It was a historic occasion at Scots Memorial Uniting Church as the congregation became the first church in Tasmania to host an Iftar dinner earlier this month.
During the holy month of Ramadan, Muslims break their daily fast at sunset with an Iftar dinner. It typically begins with a call to prayer and eating of dates, followed by a shared meal.
The Scots Memorial congregation prepared the Iftar meal, with Tasmanian Muslim Association vice president Kazi Sabbir offering guidance on halal requirements.
Moderator Rev Sharon Hollis was a special guest at the meal and encouraged Christians and Muslims to learn from one another’s faith traditions.
“When we live as friends we both learn more about ourselves and the other without needing to gloss over the disagreements or pretend we don’t have differences as well as shared values,” Ms Hollis said.
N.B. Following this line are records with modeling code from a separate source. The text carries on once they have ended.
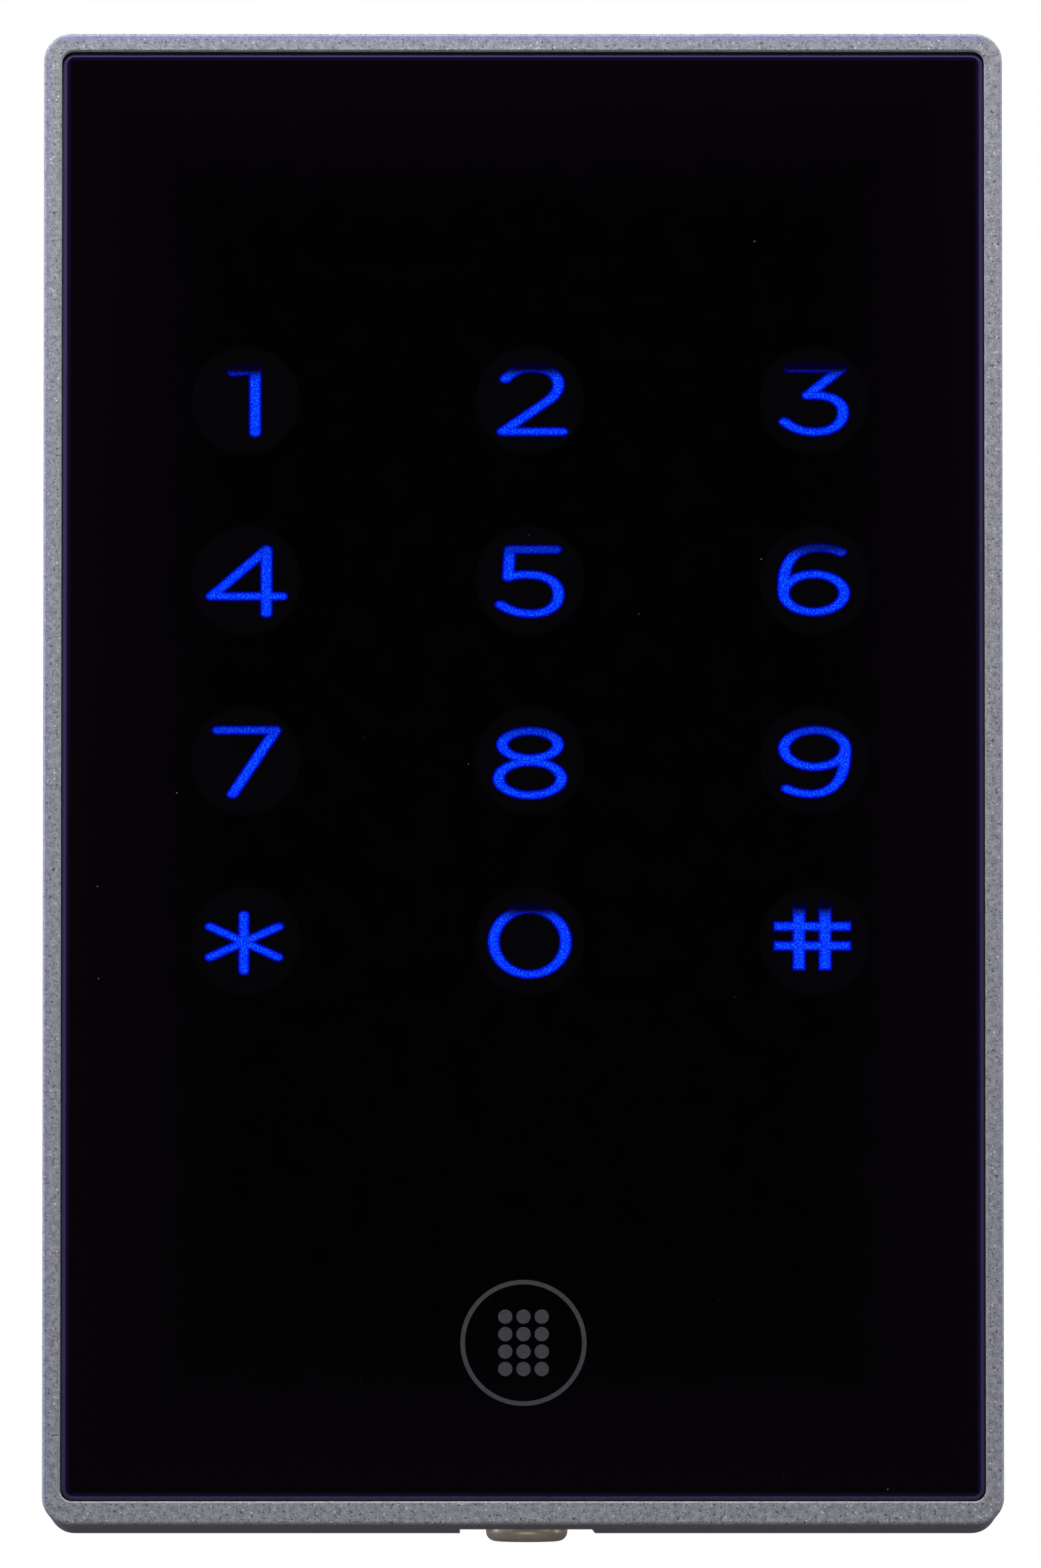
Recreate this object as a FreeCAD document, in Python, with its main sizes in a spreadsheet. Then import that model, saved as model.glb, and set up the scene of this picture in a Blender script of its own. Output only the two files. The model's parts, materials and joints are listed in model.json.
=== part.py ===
import FreeCAD, Part
import math
import os
import re

import Sketcher

# Keypad access reader: a framed touch panel on a wall bracket, locked from below by one screw.
# Frame: the wall is the plane y = 0, the face looks along -Y and +Z is up. The origin lies on the
# wall behind the middle of the face.
# "Distance" always means the distance in front of the wall, so distance d is the plane y = -d.

SIZES = [
    # the die-cast frame
    ("bezel_width", 77.0, "outside, at the front rim"),
    ("bezel_height", 120.0, "outside, at the front rim"),
    ("bezel_front", 21.0, "distance of the rim"),
    ("bezel_rear", 1.0, "distance of the rear edge"),
    ("bezel_corner", 2.25, "outside corner radius"),
    ("bezel_draft", 0.5, "degrees by which the sides lean in towards the wall"),
    ("edge_round", 0.3, "rounding of the rim's outer edge"),
    ("rim_width", 1.45, "rim beside the panel"),
    ("rim_top", 1.5, "rim above the panel"),
    ("rim_bottom", 1.9, "rim below the panel"),
    ("rim_corner", 0.95, "corner radius inside the rim"),
    ("rim_break", 0.15, "broken inner edge of the rim"),
    ("wall_thick", 3.0, "frame wall around the electronics"),
    ("skirt_thick", 1.6, "frame wall around the cover"),
    ("inner_corner", 1.0, "corner radius inside the frame"),
    ("root", 0.5, "how far a post, lug or boss runs into what it grows from"),
    # the glass panel and what lies behind it
    ("panel_recess", 0.35, "glass below the rim"),
    ("panel_gap", 0.1, "gap round the glass"),
    ("panel_thick", 2.0, "glass"),
    ("panel_bevel", 0.3, "ground front edge of the glass"),
    ("film_thick", 0.2, "adhesive frame and legend film"),
    ("adhesive_inset", 0.3, "frame pocket's wall to the adhesive"),
    ("film_overlap", 0.1, "cavity edge to the film's edge"),
    ("baffle_thick", 3.0, "light baffle"),
    ("board_thick", 1.6, "circuit board"),
    ("board_gap", 0.4, "frame wall to baffle and board"),
    # the keys: three columns and four rows of light wells
    ("key_first_x", -22.25, "left column"),
    ("key_first_z", -13.15, "lowest row"),
    ("key_pitch_x", 22.8, "column spacing"),
    ("key_pitch_z", 14.5, "row spacing"),
    ("well_radius", 4.5, "wide front of a light well"),
    ("well_seat_radius", 4.0, "narrow rear of a light well"),
    ("diffuser_radius", 4.45, "diffuser disc"),
    ("diffuser_thick", 0.8, "diffuser disc"),
    ("diffuser_room", 0.1, "room behind a diffuser in its seat"),
    ("led_width", 3.5, "key light"),
    ("led_height", 2.8, "key light"),
    ("led_thick", 1.4, "key light"),
    # the rear cover and its seal
    ("cover_back", 6.2, "distance of the cover's rear face"),
    ("cover_thick", 2.0, "cover"),
    ("cover_gap", 0.2, "frame skirt to cover"),
    ("gasket_thick", 0.8, "compressed seal"),
    ("post_reach", 8.0, "corner post, measured in from the wall"),
    ("post_top", 15.2, "distance of a corner post's end"),
    ("notch_clear", 0.4, "post to board"),
    ("pillar_radius", 2.0, "cover pillar that holds the board"),
    ("pillar_x", 27.5, "pillar place"),
    ("pillar_z", 40.0, "pillar place"),
    # small screws
    ("cover_screw_x", 31.5, "cover screw place"),
    ("cover_screw_z", 53.0, "cover screw place"),
    ("cover_screw_radius", 1.25, "cover screw shank"),
    ("cover_screw_head", 2.3, "cover screw head radius"),
    ("cover_screw_cap", 1.4, "cover screw head thickness"),
    ("cover_screw_length", 7.0, "cover screw shank"),
    ("cover_thread", 5.0, "depth of the threaded hole in a post"),
    ("board_screw_x", 28.6, "board screw place"),
    ("board_screw_z", 20.0, "board screw place"),
    ("board_screw_radius", 1.0, "board screw shank"),
    ("board_screw_head", 1.9, "board screw head radius"),
    ("board_screw_cap", 1.2, "board screw head thickness"),
    ("board_screw_length", 4.0, "board screw shank"),
    ("board_thread", 2.6, "depth of the threaded hole in the baffle"),
    ("cross_width", 0.5, "width of a small screw's cross recess"),
    ("screw_fit", 0.02, "radial room round a small screw in its thread"),
    ("screw_room", 0.15, "radial room round a small screw in a clear hole"),
    # the cable entry
    ("entry_z", 20.0, "height of the cable entry"),
    ("entry_bore", 3.0, "bore radius of the grommet"),
    ("entry_hub", 4.5, "grommet radius inside the cover"),
    ("entry_flange", 6.5, "grommet flange radius"),
    ("flange_thick", 1.0, "grommet flange"),
    # the tamper switch
    ("tamper_x", 22.0, "plunger place"),
    ("tamper_z", -8.0, "plunger place"),
    ("plunger_radius", 1.0, "plunger"),
    ("plunger_fit", 0.05, "radial room round the plunger"),
    ("plunger_hole", 1.2, "hole in the cover round the plunger"),
    ("plunger_end", 0.05, "distance of the plunger's tip, pressed in by the wall"),
    ("plunger_collar", 1.6, "collar radius"),
    ("chamber_radius", 1.7, "chamber round the collar"),
    ("collar_thick", 0.6, "collar"),
    ("plunger_travel", 1.5, "travel when the wall lets go"),
    ("tamper_side", 6.0, "switch housing, square"),
    ("tamper_end", 9.4, "distance of the housing's end"),
    ("tamper_lid", 0.5, "lid that stops the collar"),
    ("tamper_floor", 0.45, "floor under the spring"),
    ("spring_wire", 0.15, "wire radius"),
    ("spring_mean", 1.2, "mean coil radius"),
    ("spring_turns", 3.0, "coils"),
    ("spring_room", 0.02, "room at each end of the spring"),
    # the hinge at the top: a steel rod in two lugs, hung in the bracket's hooks
    ("rod_radius", 1.0, "hook rod"),
    ("rod_half", 28.0, "half the rod's length"),
    ("rod_distance", 2.55, "distance of the rod's axis"),
    ("rod_z", 57.35, "height of the rod's axis"),
    ("rod_fit", 0.05, "room round the rod in a hook"),
    ("lug_width", 3.0, "lug, along the rod"),
    ("lug_depth", 3.5, "lug, along Y"),
    ("lug_below", 1.95, "lug, below the rod's axis"),
    # the wall bracket
    ("plate_thick", 1.5, "bracket sheet"),
    ("plate_half_width", 36.3, "bracket plate"),
    ("plate_top", 57.2, "bracket plate"),
    ("plate_bottom", -57.6, "bracket plate"),
    ("shoulder_half_width", 23.5, "plate between the lugs"),
    ("shoulder_z", 54.2, "plate beside the lugs ends here"),
    ("hook_x", 18.0, "hook place"),
    ("hook_width", 10.0, "hook"),
    ("hook_thick", 1.2, "hook"),
    ("hook_lip_top", 57.6, "top of the hook's lip"),
    ("gang_half", 41.65, "half the vertical screw spacing"),
    ("round_half", 30.15, "half the horizontal screw spacing"),
    ("wall_screw_radius", 2.25, "wall screw hole"),
    ("slot_length", 9.0, "wall screw slot, end to end"),
    ("window_width", 28.0, "cable window"),
    ("window_height", 24.0, "cable window"),
    ("window_corner", 3.0, "cable window"),
    ("plunger_window", 2.5, "hole radius round the plunger"),
    # the locking screw at the bottom
    ("lock_x", 0.3, "screw place"),
    ("lock_distance", 4.65, "distance of the screw's axis"),
    ("tab_width", 9.2, "bracket tab"),
    ("tab_top", -57.2, "bracket tab"),
    ("tab_bottom", -58.7, "bracket tab"),
    ("tab_front", 7.4, "distance of the tab's front edge"),
    ("tab_slot", 1.7, "half width of the tab's open slot"),
    ("boss_width", 8.0, "screw boss on the cover"),
    ("boss_rear", 1.9, "distance of the boss's rear face"),
    ("boss_bottom", -57.0, "screw boss"),
    ("boss_top", -47.5, "screw boss"),
    ("relief_width", 10.4, "cover relief round the tab"),
    ("relief_front", 7.6, "distance of the relief's floor"),
    ("insert_radius", 2.1, "threaded insert"),
    ("insert_bore", 1.55, "threaded insert"),
    ("insert_length", 6.0, "threaded insert"),
    ("screw_hole_deep", 8.0, "depth of the hole for the screw, past the insert"),
    ("lock_radius", 1.5, "locking screw shank"),
    ("lock_end", -50.0, "upper end of the locking screw"),
    ("lock_head_radius", 3.3, "locking screw head"),
    ("lock_head_top", -59.3, "locking screw head"),
    ("lock_head_bottom", -60.6, "locking screw head"),
    ("lock_head_round", 0.8, "rounded lower edge of the head"),
    ("drive_radius", 1.3, "corner radius of the six-sided drive"),
    ("drive_depth", 0.8, "depth of the drive"),
    ("drive_pin", 0.4, "radius of the drive's centre pin"),
    ("washer_radius", 3.0, "washer"),
    ("washer_bore", 1.6, "washer"),
    ("washer_top", -58.9, "washer"),
    # the notch in the frame's lower edge
    ("bay_left", -5.1, "left side of the notch"),
    ("bay_right", 5.55, "right side at the notch's front"),
    ("bay_right_rear", 5.87, "right side at the frame's rear edge"),
    ("bay_front", 10.2, "distance of the notch's front"),
    ("bay_top", -58.6, "top of the notch in the thick wall"),
    ("bay_skirt_top", -58.2, "top of the notch through the skirt"),
    ("bay_depth", 5.0, "downward reach of the notch, past the frame"),
    # parts on the rear of the circuit board
    ("coil_half_x", 33.0, "antenna coil, outside"),
    ("coil_half_z", 47.0, "antenna coil, outside"),
    ("coil_band", 2.0, "antenna coil"),
    ("coil_thick", 1.0, "antenna coil"),
    ("coil_corner", 4.0, "antenna coil"),
    ("lead_width", 0.4, "chip lead"),
    ("lead_length", 1.0, "chip lead"),
    ("lead_pitch", 1.0, "chip lead spacing"),
    ("lead_thick", 0.6, "chip lead"),
    ("regulator_x", 17.0, "voltage regulator place"),
    ("regulator_z", -37.0, "voltage regulator place"),
    ("regulator_width", 6.6, "voltage regulator"),
    ("regulator_height", 6.1, "voltage regulator"),
    ("regulator_thick", 2.3, "voltage regulator"),
    ("tongue_width", 5.4, "voltage regulator's cooling tongue"),
    ("tongue_height", 2.0, "voltage regulator's cooling tongue"),
    ("tongue_thick", 0.6, "voltage regulator's cooling tongue"),
    ("can_first_x", -16.0, "left capacitor"),
    ("can_pitch", 8.0, "capacitor spacing"),
    ("can_z", -40.0, "capacitor place"),
    ("can_radius", 3.15, "capacitor can"),
    ("can_tall", 4.5, "capacitor can"),
    ("can_base", 6.6, "capacitor base, square"),
    ("can_base_thick", 0.7, "capacitor base"),
    ("crystal_x", 15.0, "crystal place"),
    ("crystal_z", 9.0, "crystal place"),
    ("crystal_width", 10.0, "crystal can"),
    ("crystal_height", 3.8, "crystal can"),
    ("crystal_thick", 3.5, "crystal can"),
    ("flange_out", 0.5, "crystal flange, past the can"),
    ("flange_up", 0.4, "crystal flange, past the can"),
    ("crystal_flange", 0.6, "crystal flange thickness"),
    ("chip_first_x", -14.0, "left resistor"),
    ("chip_pitch", 2.4, "resistor spacing"),
    ("chip_low_z", -10.0, "lower row of resistors"),
    ("chip_high_z", 13.5, "upper row of resistors"),
    ("chip_width", 0.9, "resistor"),
    ("chip_height", 1.6, "resistor"),
    ("chip_thick", 0.5, "resistor"),
    ("buzzer_x", 17.0, "buzzer place"),
    ("buzzer_z", 27.0, "buzzer place"),
    ("buzzer_radius", 6.0, "buzzer"),
    ("buzzer_thick", 5.0, "buzzer"),
    ("sound_radius", 1.0, "buzzer's sound hole"),
    ("sound_depth", 1.5, "buzzer's sound hole"),
    ("header_z", 37.0, "wiring header place"),
    ("header_width", 22.0, "wiring header"),
    ("header_height", 5.8, "wiring header"),
    ("header_thick", 5.0, "wiring header"),
    ("header_wall", 0.8, "wiring header's wall and floor"),
    ("header_key", 5.0, "slot for the plug's latch"),
    ("header_key_depth", 2.5, "slot for the plug's latch"),
    ("header_pin", 0.6, "header pin, square"),
    ("header_pin_long", 3.4, "header pin, above the floor"),
    ("header_pitch", 2.5, "header pin spacing"),
]

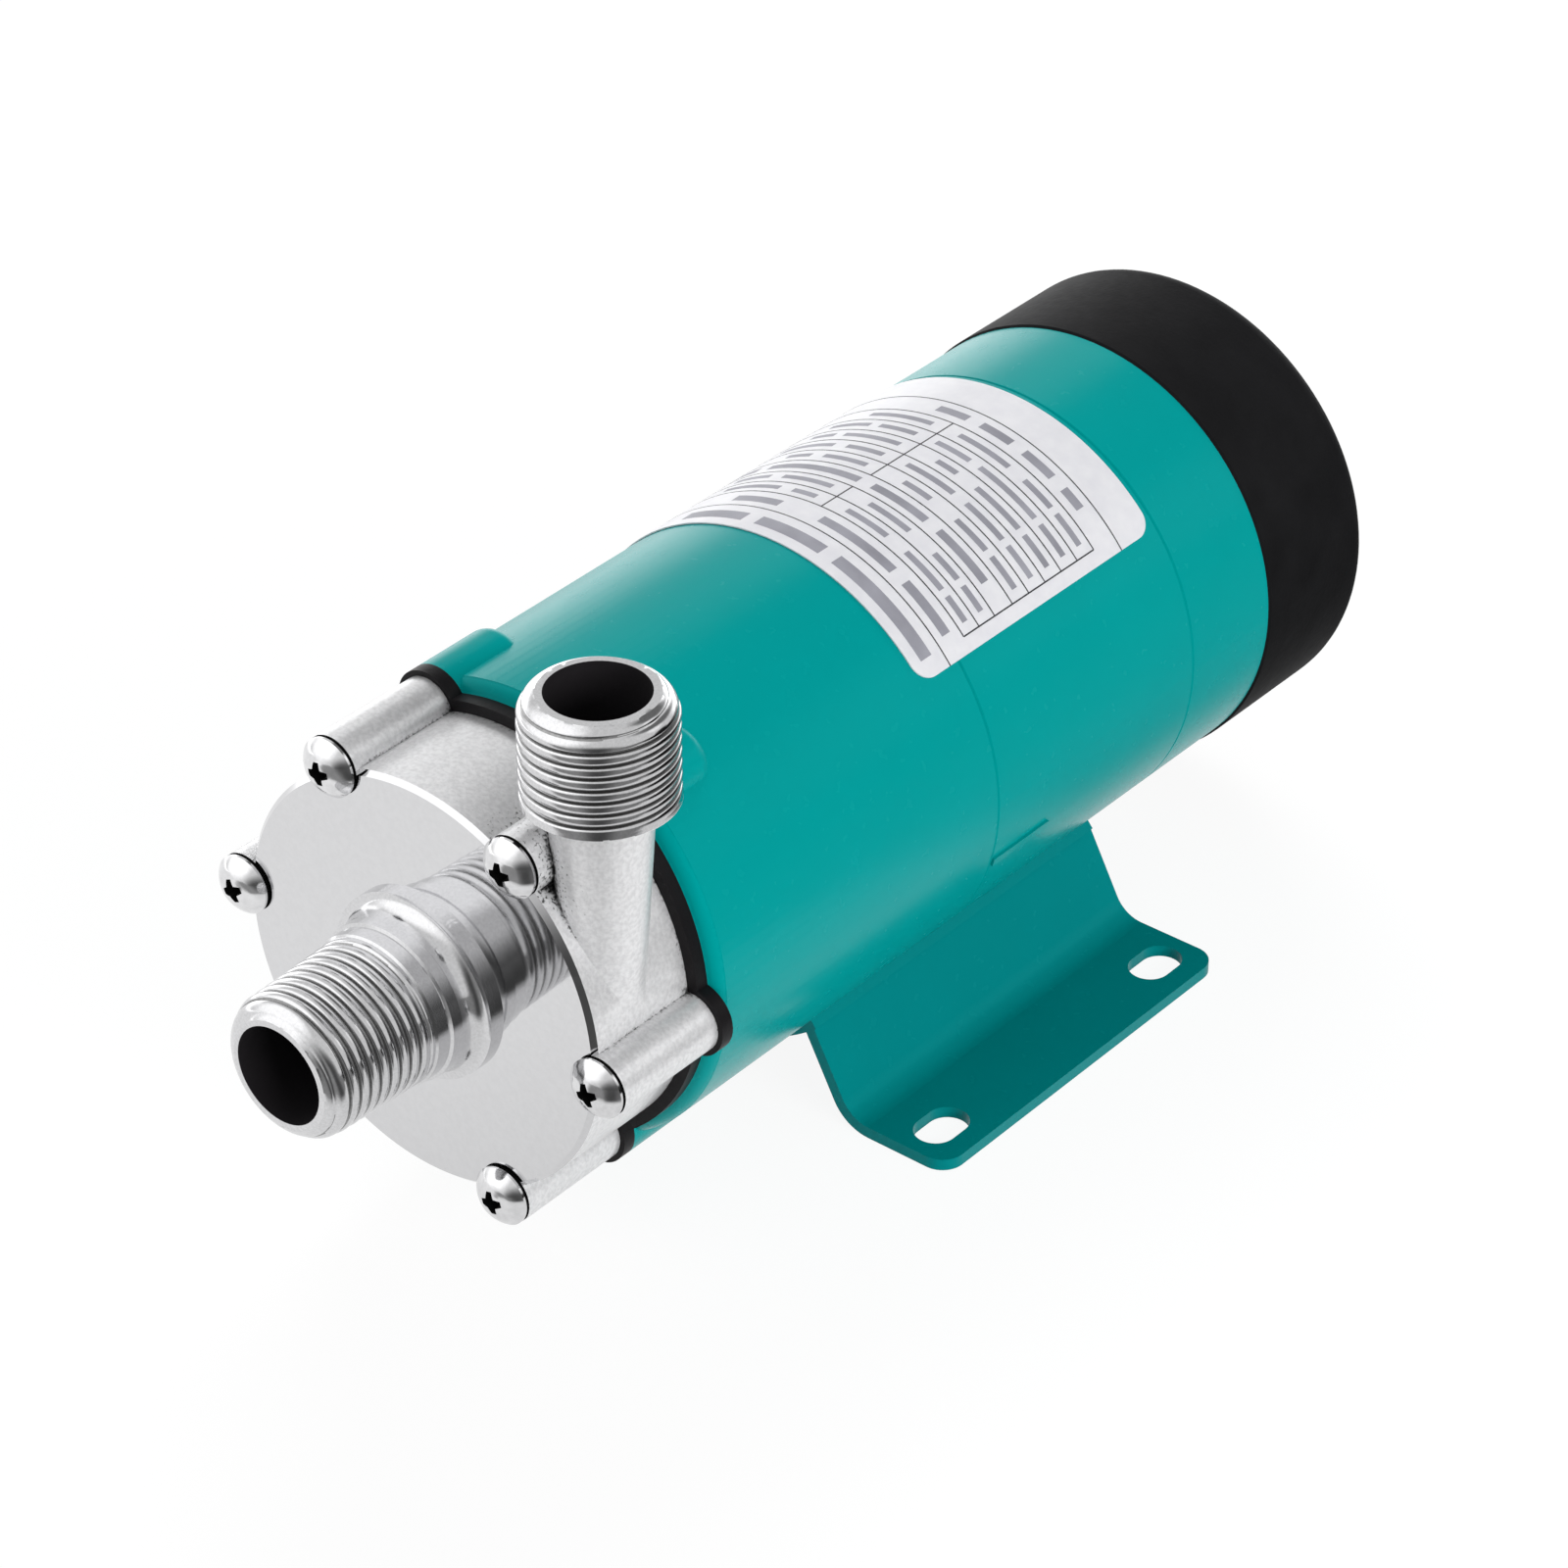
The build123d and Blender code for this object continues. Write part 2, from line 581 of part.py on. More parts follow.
def drive_yoke():
    """Steel cup that carries the drive magnets round the can."""
    body = ring(YOKE_R, YOKE_BORE_R, YOKE_FRONT, YOKE_WEB_FRONT)
    body += rod(YOKE_R, YOKE_WEB_FRONT, YOKE_WEB_FRONT + YOKE_WEB)
    body += rod(YOKE_HUB_R, YOKE_WEB_FRONT, YOKE_HUB_BACK)
    body -= rod(BEARING_BORE_R + SEAT_GAP, YOKE_WEB_FRONT, YOKE_HUB_BACK)
    return body - radial(SET_SCREW_R + SEAT_GAP, 0, YOKE_HUB_R + THROUGH, SET_SCREW_Y, 0)


def yoke_set_screw():
    foot = BEARING_BORE_R + SEAT_GAP
    return radial(SET_SCREW_R, foot, YOKE_HUB_R - SET_SCREW_DEPTH, SET_SCREW_Y, 0)


def drive_magnet(index):
    middle = 360 / MAGNET_COUNT * index
    arc = sector(MAGNET_R + MAGNET_THICK, MAGNET_R, middle - MAGNET_ARC / 2, middle + MAGNET_ARC / 2)
    return slab(arc, YOKE_FRONT, YOKE_FRONT + MAGNET_LENGTH)


def bearing_seat(y):
    """Hub for a bearing that slides in from the rear against a lip."""
    return rod(BEARING_SEAT_R, y - BEARING_LIP, y + BEARING_WIDTH)


def bearing_hole(y):
    hole = rod(BEARING_OUTER_R + SEAT_GAP, y, y + BEARING_WIDTH)
    return hole + rod(BEARING_OUTER_R - BEARING_LIP_RISE, y - BEARING_LIP, y)


def web_vents(y1, y2):
    vents = []
    for n in range(VENT_COUNT):
        at = polar(VENT_CIRCLE_R, VENT_ANGLE + 360 / VENT_COUNT * n)
        vents.append(rod(VENT_R, y1, y2, at))
    return vents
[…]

“We will discover that we view fasting in both different and similar ways, that prayer is important to both faiths while practiced differently, that worship shapes each person of faith but the nature of that shaping has distinct contours.
“When this is done in a spirit of respect and friendship we enhance each other’s understanding of our faith and the other’s faith, contribute to the wellbeing of society and make peace possible.”
St Thomas Uniting Church in Craigieburn and Carlton Church of All Nations also opened their doors to their Muslim neighbours as they each hosted an Iftar dinner during Ramadan, which began on 15 May and finishes on 14 June.
Close to 100 people gathered at Carlton Church of All Nations last Saturday at an event organised by the Islamic Council of Victoria and the Victorian Council of Churches.
Leaders from the faith traditions explained the significance of Ramadan and Pentecost as attendees were invited to light a candle as a symbol of interfaith solidarity.
Former Uniting Church president and Tasmanian moderator Dr Jill Tabart led Pentecost prayers while the Muslim guests prayed in the upstairs church hall.
“Faith with understanding is a phrase that gets thrown around a bit,” Dr Tabart said.
“Often we think of it within our own faith traditions so we can be more faithful in our following.
“But in today’s world with a number of faiths in our community, the importance of understanding why people believe what they believe means it’s imperative that we understand what it is that drives people and how we can learn from each other.”
Islamic Council Victoria general manager Ayman Islam said the Iftar dinner was a great demonstration of interfaith friendship.
“It’s important for us to show, particularly from a faith tradition, that Christians are very close to Muslims and that they’ve been very supportive of us throughout our journey,” Mr Islam said.
“It’s great to be hosted in a church and great for the Muslim community to come in and experience that warmth and welcome.
“It’s important to have these kind of events because it really breaks down stereotypes and barriers – there’s really nothing like food to bring out conversations.”